I'll take one of the 3x, TXOH ($45). PM sent


----------



## pdm (Nov 3, 2006)

*Re: FS: MillerMod Arc heads (6 heads)*

I'll take one of the "3X single stage 3/4 watt with TXOH and parabolic cut reflector for ($45 each)". Paypal sent for $45.00

I had one of these for sale on the BST, started playing with it and realized just how wonderful these little lights are. I'm keeping that one as well!


----------



## eggoo (Nov 3, 2006)

*Re: FS: MillerMod Arc heads (6 heads)*

I'll will take one of the 3/4 watt with TXOH and parabolic cut reflector for $45.

Paypal sent. Thanks.


----------



## fasteddie (Nov 3, 2006)

*Re: FS: MillerMod Arc heads (6 heads)*

I'll take two of the 3X single stage 3/4 watt with TXOH and parabolic cut reflector for ($45 each)

Paypal sent.


----------



## MillerMods (Nov 3, 2006)

*Re: FS: MillerMod Arc heads (6 heads)*

All the TXOH's are sold.


----------



## MillerMods (Nov 3, 2006)

*Re: FS: MillerMod Arc heads (6 heads)*



fasteddie said:


> I'll take two of the 3X single stage 3/4 watt with TXOH and parabolic cut reflector for ($45 each)
> 
> Paypal sent.



They were sold before you posted but I may still be able to quickly get you 2 at this price. If not, I'll issue a refund. I'll PM you tonight. I have to check my inventory.


----------



## fasteddie (Nov 4, 2006)

*Re: FS: MillerMod Arc heads (6 heads)*



MillerMods said:


> They were sold before you posted but I may still be able to quickly get you 2 at this price. If not, I'll issue a refund. I'll PM you tonight. I have to check my inventory.


 
Well? Any update?


----------



## HEY HEY ITS HENDO (Nov 4, 2006)

*Re: FS: MillerMod Arc heads (6 heads)*

.... backup on the RV1H/stock reflector


----------



## MillerMods (Nov 4, 2006)

*Re: FS: MillerMod Arc heads (6 heads)*



fasteddie said:


> Well? Any update?



Sorry for the delay, I got side tracked. I have 2 loaded heads with TXOH and parabolic cut that need the driver installed. If mid-next week is O.K., I'll ship them then.


----------



## wacbzz (Nov 4, 2006)

*Re: FS: MillerMod Arc heads (6 heads)*

Anything left? I just ordered an Arc AAA and would like this mod...


----------



## fasteddie (Nov 4, 2006)

*Re: FS: MillerMod Arc heads (6 heads)*



MillerMods said:


> Sorry for the delay, I got side tracked.

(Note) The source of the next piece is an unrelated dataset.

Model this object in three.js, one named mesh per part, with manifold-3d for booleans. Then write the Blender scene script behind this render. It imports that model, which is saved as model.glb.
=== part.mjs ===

I have 2 loaded heads with TXOH and parabolic cut that need the driver installed. If mid-next week is O.K., I'll ship them then.


 
Eric, that's great. Thanks for scraping something up for me.


----------



## MillerMods (Nov 4, 2006)

*Re: FS: MillerMod Arc heads (6 heads)*



HEY HEY ITS HENDO said:


> .... backup on the RV1H/stock reflector



Huh?


----------



## HEY HEY ITS HENDO (Nov 5, 2006)

*Re: FS: MillerMod Arc heads (6 heads)*



Dorkwheeler said:


> I'm interested in the 1X single stage 3/4 watt with RV1H and stock polished reflector ($30)


......... if this guy passes then "i`ll take it" thanks


----------



## TENMMIKE (Nov 5, 2006)

*Re: FS: MillerMod Arc heads (6 heads)*

deleated.................... found other thread


----------



## MillerMods (Nov 7, 2006)

*Re: FS: MillerMod Arc heads (2 heads left)*

2X single stage 3/4 watt with RV1H and parabolic cut reflector ($35 each)


----------



## 3E8 (Nov 8, 2006)

*Re: FS: MillerMod Arc heads (2 heads left)*



MillerMods said:


> 2X single stage 3/4 watt with RV1H and parabolic cut reflector ($35 each)



Eric, I'll take one. $35 Paypal sent. Thanks man!

Alan


----------



## Russki (Nov 8, 2006)

*Re: FS: MillerMod Arc heads (2 heads left)*

I will take one. Pp sent. Thanks.:goodjob:


----------



## MillerMods (Nov 8, 2006)

*Re: FS: MillerMod Arc heads (2 heads left)*

All sold. Thanks to all.


----------